Enfin, et cela nous tient à coeur, la proposition originelle limitait à 1% des recettes d'investissement les dépenses engagées par les communes en matière de coopération décentralisée. Outre le fait qu'une telle disposition incitait à l'endettement, elle me paraissait contraire au principe organique d'autonomie financière des collectivités locales, qui en ont assez des tutelles ici et là. La dernière vertu de la proposition de notre commission des lois est donc d'éliminer toute limite de dépenses. Les collectivités locales doivent être à même de gérer librement leur budget, ce qu'elles démontrent chaque jour.

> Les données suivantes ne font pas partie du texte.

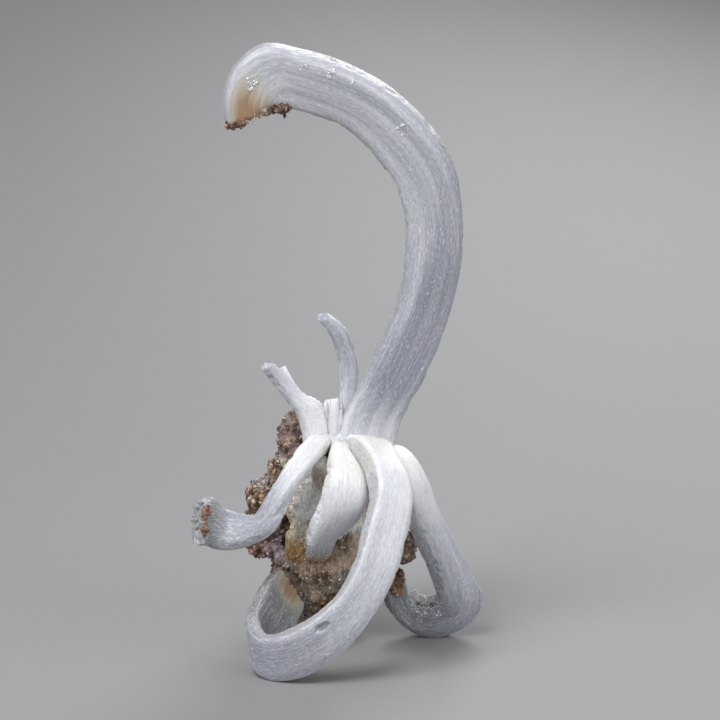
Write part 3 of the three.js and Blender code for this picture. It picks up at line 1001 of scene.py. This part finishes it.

Pour toutes ces raisons, le groupe UC-UDF votera la proposition de M. Michel Thiollière, telle qu'elle a été améliorée par la commission des lois.
En effet, la présente proposition est un pas significatif dans le sens d'une plus grande sécurité juridique en matière de coopération décentralisée. Toutefois, nous ne ferons sans doute pas l'économie, à l'avenir, d'une simplification - terme que l'on aime beaucoup, mais que l'on a du mal à mettre en pratique ! - ni d'une refonte de l'ensemble de l'architecture des règles qui régissent cette matière. Les outils juridiques se sont empilés au fil des ans, sans toujours répondre aux besoins des collectivités territoriales, comme le souligne l'excellent rapport de notre collègue de l'Assemblée nationale M. Michel Hunault.
En attendant, il me reste à féliciter M. Michel Thiollière de la pertinence de sa proposition, ainsi que la commission des lois, en particulier son rapporteur, M. Charles Guené, et son président, M. Jean-Jacques Hyest, de l'excellence de leur travail.